If the question was ‘who broke the laptop’ it is the tech. but that is not the Q here. Look, if the laptop was fixed, and OP was bringing it back, but dropped it, and it smashed, OP would be the AH for taking away the laptop and then rendering it unserviceable. It’s the same thing. Perspective is everything. This post has a perspective.
YTA it wasn’t your laptop so idk why you made the call on the battery instead of asking her. by making that decision you have now made yourself responsible for the laptop and it is your fault
I made that call for multiple reasons.
1. The repair guy said that the risk was very minimal, and I agreed with him.
2. It had survived for months with the battery the way it was, and it hadn’t actually completely ballooned yet.
3. My friend isn’t very knowledgeable on tech. I don’t think she’d have realised there was cause for concern, especially with both of us not seeing it. So I thought she would very likely have asked for it back without the battery replacement, and I just didn’t want to bother her with it since it seemed redundant.
Not disagreeing with you btw, just answering why I made that call :/
Yta
YTA.
Imagine this. You go to an auto repair shop to get your car battery replaced. You tell the mechanic that you would like to get your car back as soon as possible. While replacing your battery, the mechanic finds a broken part in the engine that could completely total the car if it got any even slightly worse. The part would take a week to get there.
In that situation, you would want the mechanic to:
A.) Remove the broken part, inform you of the issue and the ramifications, then wait for your input.
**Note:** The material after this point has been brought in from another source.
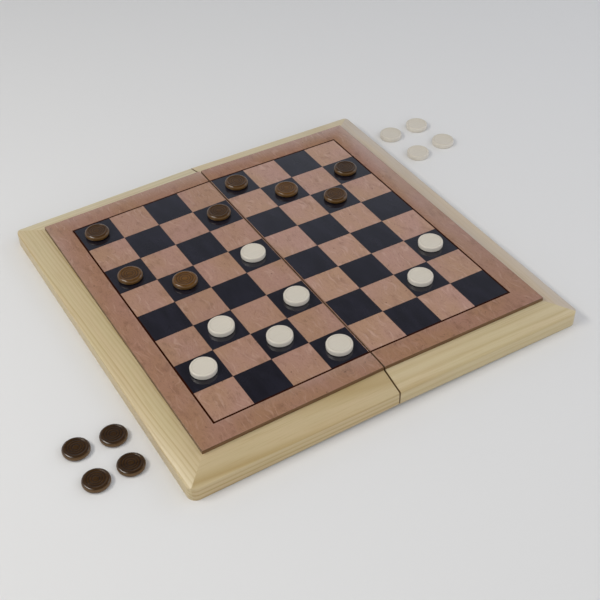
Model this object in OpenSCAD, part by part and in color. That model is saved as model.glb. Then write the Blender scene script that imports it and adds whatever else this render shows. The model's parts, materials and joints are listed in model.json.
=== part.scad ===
// Folding games box, lying open with its inlaid draughts board on top, and its two sets of draughts.
// Millimetres, +Z up, +Y along the fold. The origin is on the table, under the middle of the fold.
// Each half is drawn flat, as the right-hand one, with its height counted from the rim that closes
// on the other half. The hinge barrels stand out below that rim, so the open box leans down a
// little from the fold to its two outer edges.

/* [Board] */
// Side of one playing square
square = 36; // [34:0.5:42]
// Width of the dark line round the squares
line_w = 1.5; // [0.8:0.1:2]
// Width of the veneer border outside the line
border_w = 20.2; // [14:0.2:28]
// Width of the veneer strip between the squares and the fold
seam_strip_w = 0.6; // [0.4:0.1:2]
// Thickness of the veneer
veneer_t = 0.6; // [0.5:0.1:1.2]
// Thickness of the board under the veneer
core_t = 4.4; // [3.6:0.2:7]
// Depth that the board is let into the rails
let_in = 1.6; // [1:0.1:3]
// Gap between the board's edge and the rails
board_gap = 0.1; // [0.05:0.05:0.4]

/* [Frame] */
// Width of a rail's sloping face
slope_w = 23; // [16:0.5:30]
// Rise of the sloping face
slope_rise = 6.6; // [4:0.2:9]
// Height of a rail's upright outer side
side_h = 13; // [11:0.5:24]
// Width of the ledge that carries the board
ledge_w = 4; // [2:0.5:8]
// Radius of the frame's upright outer corners
corner_r = 8; // [4:0.5:12]
// Radius between the outer side and the sloping face
edge_r = 1.5; // [0.5:0.25:3]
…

B.) Assume you care more about getting your car back quickly, put the broken part back on the engine, then hope for the best.
NAH you didn’t know the battery was broken initially plus its an extra expense you weren’t sure your friend could afford nor once that needed to be addressed immediately seriously it coukd lasted quite a while like that honestly plus it would’ve likely made the wait time for your friend far longer as you guys probably would’ve had to order a new battery for it.